Not long ago I saw a post on an Indianapolis travel blog about an Indiana historical roadside marker that attracted my attention. The marker was for the gravesite of Jane Todd Crawford who died in 1842 and is buried near Graysville, Indiana. That got me to thinking. Mrs. Crawford is actually the subject of three of these roadside markers in three states. So, who is this woman and why do I care?
When my father applied to medical school about 70 years ago an important part of the application process was for the applicant to write an essay telling why he or she should be selected for admission. This was a long time before the Medical College Admission Test was a standard. Family lore tells that a sizeable portion of my dad’s essay was a tribute to Dr. Ephraim McDowell, pioneer surgeon of Kentucky. Dad claimed to be a relative and went to great lengths explaining that the first Dr. McDowell was his inspiration for going into medicine. When the story was told to us younger McDowells, we were informed that Dad had no idea whether he was a relative or not, but we called him “Uncle Eph” anyway.

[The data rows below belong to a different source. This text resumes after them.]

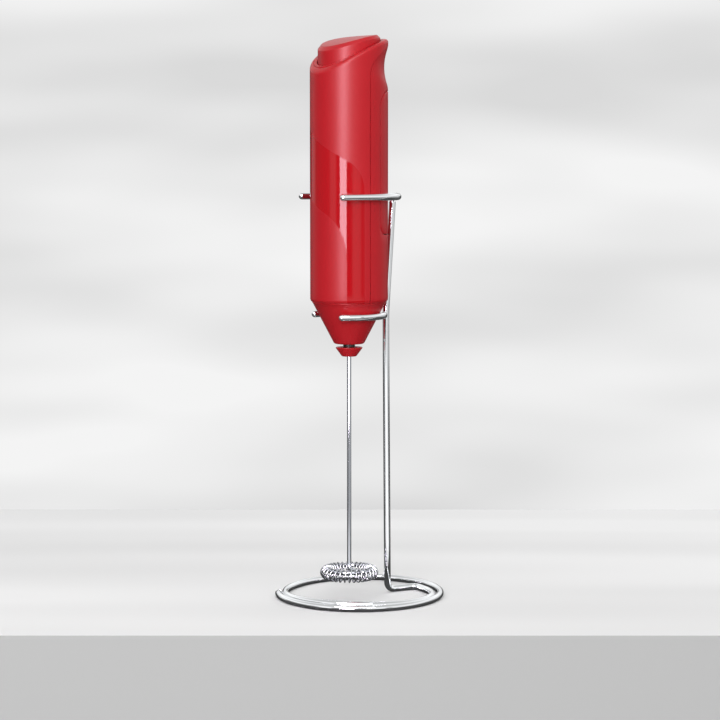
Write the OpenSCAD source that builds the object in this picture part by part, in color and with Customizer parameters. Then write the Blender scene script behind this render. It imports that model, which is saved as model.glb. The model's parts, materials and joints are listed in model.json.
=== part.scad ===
// Battery milk frother standing in a bent-wire stand.
// Millimetres, +Z up. The origin is the centre of the stand's base ring, on the table.
// -Y is the open side of the stand's clips and +Y is the side of its post.

/* [Stand] */
// Diameter of the stand's wire
stand_wire_d = 2.8; // [2.4:0.1:3.2]
// Radius of the base ring's outer turn, at the wire's centre
base_ring_r = 33.8; // [31:0.1:38]
// How far the inner turn of the base rises at its front
base_rise = 1.1; // [0.6:0.1:2]
// Distance of the post's foot behind the ring's centre
post_foot_y = 13.4; // [13:0.1:16]
// Distance of the post's bend behind the ring's centre
post_bend_y = 12.45; // [12.4:0.05:13]
// Distance of the post's top behind the ring's centre
post_top_y = 15.6; // [15:0.1:18]
// Height of the lower clip
lower_clip_z = 117.7; // [116:0.1:118.5]
// Height of the upper clip
upper_clip_z = 166.4; // [156:0.1:180]
// Half of the lower clip's width, at the wire's centre
lower_clip_half = 14.35; // [14.3:0.05:15]
// Half of the upper clip's width, at the wire's centre
upper_clip_half = 17.9; // [17.8:0.05:19]
// How far each arm of the lower clip leans in towards its tip
lower_clip_toe = 15; // [0:1:18]
// How far each arm of the upper clip leans in towards its tip, outwards if negative
upper_clip_toe = -2.5; // [-5:0.5:0]

/* [Handle] */
// Distance of the handle's axis in front of the ring's centre
handle_y = 4.8; // [4:0.1:6]
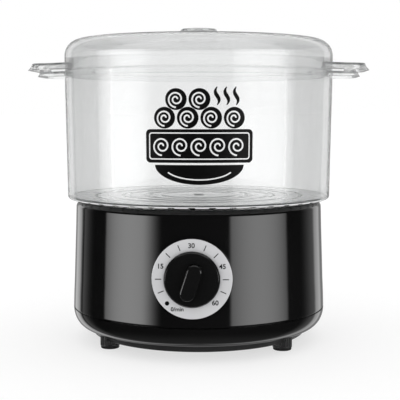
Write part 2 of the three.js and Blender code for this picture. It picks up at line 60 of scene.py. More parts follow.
# Base, from the table up.
CASING_WALL = 2.5
COVER_Z, COVER_TOP_Z, TUB_Z, SEAM_Z, DECK_Z = 6, 10.7, 11, 26, 108.4
SEAM_R, SHOULDER_R, SHOULDER_Z, SHOULDER_ROUND = 98.2, 95.5, 103.9, 4.5
SEAM_GROOVE = 0.6
TUB_FOOT_R, TUB_HOLE_R, TONGUE_R = 86.9, 70, 95.3
MOUTH_R, LEDGE_R, LEDGE_Z = 88.3, 83.5, 101.5
NEST_R = MOUTH_R - 0.4
FOOT_X, FOOT_Y, LEG_R = 64.7, 45.3, 7.3
GLAND_Z = 40

# Tank and heater.
WELL_R, WELL_Z, BASIN_Z, HEATER_R = 54, 62, 90, 36
TANK_FLOOR = 2
HEATER_LOW_Z, HEATER_RIM_R, HEATER_RIM_Z = 57.4, 43.2, 59.9
HEATER_TOP_Z, HEATER_GROOVE_Z = WELL_Z + 3.2, WELL_Z + 2.6
TRAY_WALL, TRAY_R, CHIMNEY_R, CHIMNEY_Z = 1.5, 80.4, 26, 102

# Bowl and lid.
FLOOR_Z, RIM_Z, RIM_R, LOW_R, LOW_Z, HEEL_R = 110.3, 207.7, 103.4, 101.8, 112.8, 99.4
BOWL_WALL = 2.3
FLOOR_TOP = FLOOR_Z + 2
SPIGOT_IN, SPIGOT_OUT, SPIGOT_Z = 84.8, 86.8, 105.7
RING_IN, RING_OUT, NOTCHES = 88.9, 90.9, 44
MOULDING_RADII = (70, 54, 42, 29)
SLOT_RADII, SLOT_PITCH = (38, 59, 80), 13
LID_WALL, LID_CORNER, LID_CORNER_Z = 2.2, 12.5, 219.5
CROWN_R, CROWN_Z = 1179, 235.6
LIP_R, LIP_OUT_R, LIP_Z = 99.2, 100.6, 203.5
DISC_R, DISC_RECESS_R, DISC_TOP_Z, DISC_FLOOR_Z = 13.9, 11.3, 240.8, 239

# Dial and knob.
DIAL_Z, DIAL_R, DIAL_BACK, DIAL_FRONT, DIAL_HOLE_R = 61.2, 28.1, 97.6, 98.6, 6.5
BOSS_R, BOSS_BACK, BOSS_FRONT = 28.5, 90.5, 97.3
KNOB_R, KNOB_FACE_R, KNOB_BACK, KNOB_FRONT, KNOB_TIP = 19.7, 18.6, 98.9, 102.4, 108.9
HUB_R, BORE_R, HUB_END = 5, 3.3, 94.2
GRIP_TURN = 17.7  # degrees


# ---- Mesh helpers ----
def finish_mesh(bm, name, sharp=32):
    """Turns a bmesh in millimetres about the steamer's axis into a smooth shaded object."""
    bmesh.ops.recalc_face_normals(bm, faces=bm.faces)
    mesh = bpy.data.meshes.new(name)
    bm.to_mesh(mesh)
    bm.free()
    mesh.transform(Matrix.Translation((0, AXIS_Y * MM, 0)) @ Matrix.Scale(MM, 4))
    obj = bpy.data.objects.new(name, mesh)
    bpy.context.scene.collection.objects.link(obj)
    shade(obj, sharp)
    return obj


def shade(obj, sharp=32):
    obj.data.polygons.foreach_set("use_smooth", [True] * len(obj.data.polygons))
    obj.data.set_sharp_from_angle(angle=math.radians(sharp))


def held(profile, hold=0.7):
    """Adds a point near both ends of each long side of an outline, so that it shades straight."""
    points = [Vector(point) for point in profile]
    out = []
    for here, after in zip(points, points[1:] + points[:1]):
        out.append(here)
        side = after - here
        on_axis = here.x < 1e-6 and (after.x < 1e-6 or after is points[0])
        if side.length > 5 * hold and not on_axis:
            step = side.normalized() * hold
            out += [here + step, after - step]
    return out


def turned(profile, facets=FACETS):
    """A bmesh of a closed (radius, height) outline turned about Z. An end on the axis closes in a point."""
    bm = bmesh.new()
    rings = []
    for r, z in held(profile):
        if r < 1e-6:
            rings.append([bm.verts.new((0, 0, z))])
            continue
        angles = (2 * math.pi * k / facets for k in range(facets))
        rings.append([bm.verts.new((r * math.cos(a), r * math.sin(a), z)) for a in angles])
    pairs = list(zip(rings, rings[1:]))
    if len(rings[0]) > 1:
        pairs.append((rings[-1], rings[0]))
    for low, high in pairs:
        for k in range(facets):
            n = (k + 1) % facets
            corners = [low[k % len(low)], low[n % len(low)], high[n % len(high)], high[k % len(high)]]
            corners = list(dict.fromkeys(corners))
            if len(corners) > 2:
                bm.faces.new(corners)
    return bm


def rounded(points, steps=4):
    """Rounds each (r, z, fillet) corner of an outline; a corner without a fillet stays sharp."""
    out = []
    for k, point in enumerate(points):
        if len(point) == 2 or point[2] == 0:
            out.append(point[:2])
            continue
        here = Vector(point[:2])
        before = Vector(points[k - 1][:2]) - here
        after = Vector(points[(k + 1) % len(points)][:2]) - here
        half = before.angle(after) / 2
        reach = point[2] / math.tan(half)
        centre = here + (before.normalized() + after.normalized()).normalized() * point[2] / math.sin(half)
        first = here + before.normalized() * reach - centre
        last = here + after.normalized() * reach - centre
        turn = first.angle_signed(last)
        for step in range(steps + 1):
            spoke = first.copy()
            spoke.rotate(Matrix.Rotation(-turn * step / steps, 2))
            out.append(tuple(centre + spoke))
    return out


def arc(r, z, a, b, start, end, steps):
    turns = (math.radians(start + (end - start) * k / steps) for k in range(steps + 1))
    return [(r + a * math.cos(t), z + b * math.sin(t)) for t in turns]


def prism(outline, z0, z1, bevel=0.0):
    """A bmesh of a flat outline from z0 to z1, with its top edge bevelled."""
    bm = bmesh.new()
    bottom = [bm.verts.new((x, y, z0)) for x, y in outline]
    face = bm.faces.new(bottom)
    top = bmesh.ops.extrude_face_region(bm, geom=[face])["geom"]
    for vert in (g for g in top if isinstance(g, bmesh.types.BMVert)):
        vert.co.z = z1
    if bevel:
        edges = [e for e in bm.edges if all(abs(v.co.z - z1) < 1e-4 for v in e.verts)]
        bmesh.ops.bevel(bm, geom=edges, offset=bevel, segments=4, affect="EDGES", profile=0.5)
    return bm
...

Ephraim and Jane’s story is a tale of two brave pioneers. Dr. McDowell was born in Virginia, studied medicine in Staunton, VA, and Edinburgh, Scotland. He was one of the first physicians to move across the Appalachian mountains into Kentucky where he built an apothecary and home in Danville in 1795.
In December 1809, when Ephraim and Jane first met, surgery was still in its infancy. Mrs. Crawford was thought to be pregnant. Nine months came and went, and there was no baby even after midwives tried everything they could think of to induce labor. Dr. McDowell was summoned, and after he examined her he explained that he thought her swollen belly was due to a tumor of her ovary. This type of tumor was not uncommon, and was known to continue to grow until a slow painful death could be expected.
By Dr. McDowell’s account, published in 1817, Jane Crawford persuaded him to attempt to remove the tumor in spite of the fear of most physicians that the surgery would result in death due to infection. Up to this time there was no general anesthesia and the need for antisepsis was unproven. Mrs. Crawford made the 60 mile trip on horseback to Danville where she was operated on Christmas Day, 1809.
"The Dawn of Abdominal Surgery" Wyeth Laboratories
Historians differ in opinion as to why Christmas Day was chosen for the surgery. Dr. Owen Wangensteen, a surgical historian, contended that there was a lynch mob in the front yard waiting for her to die and her surgery was done as soon after her arrival as possible to limit the number of angry people who might be in that mob. I like the explanation of the docents at the McDowell House better. It was known that Dr. McDowell was a religious man and an elder in the local presbyterian church. Christmas that year was on a Sunday, and Ephraim asked that the congregation pray for him and Jane during the operation. He wrote a prayer on a piece of paper which he kept in his pocket during the surgery. We are told that Mrs. Crawford sang hymns and recited Psalms during the 25 minute procedure. Not only did Jane Crawford survive her surgery, but she lived to be 79, outliving her surgeon by 12 years. Ephraim is thought to have died from a ruptured appendix.
It was not until the 20th Century that Ephraim McDowell’s home was reclaimed. At the time of its purchase by the Auxiliary of the Kentucky Medical Society, the house had become a rooming house and had deteriorated significantly. It is significant not only for the historical surgery performed there, but Dr. McDowell’s was the first apothecary west of the Appalachians. I have made it a point to visit the McDowell House, Apothecary and Gardens through the years. The collection of antique pharmacy jars and period antique furniture continues to get more extensive each time I visit. To learn more, visit the McDowell House site.
In addition to the historic marker at the McDowell House Museum and Apothecary in Danville, there is also a monument on the grounds of the McDowell House to Jane Todd Crawford erected by the Kentucky Medical Society. This monument may be the first time that a patient was honored by a group of doctors! “Uncle Eph” is one of the two Kentuckians to have a statue in the National Statuary Hall Collection in the United States Capitol.
Photo by Dan Fisher
The third state to honor Jane Crawford is Virginia. Amazingly, her birthplace and the birthplace of Ephraim McDowell are both near Lexington, Virginia, and are closer to each other than the 60 mile horseback ride she took in 1809.
There are two Kentucky hospitals of interest, the Ephraim McDowell Regional Medical Center in Danville, and the Jane Todd Crawford Memorial Hospital in Greensburg.
In conclusion to this long story, my father was accepted to medical school, in spite of his essay. He became a surgeon. He met my mother, an Army nurse, at the end of WWII, and had three children who all attended Indiana University School of Medicine. My pathology professor was happy to know that I could match the particular ovarian tumor with the right story. He was a little confused though when I claimed Uncle Eph as kin, and my brother, taking the class a few years later denied any relationship to the famous surgeon.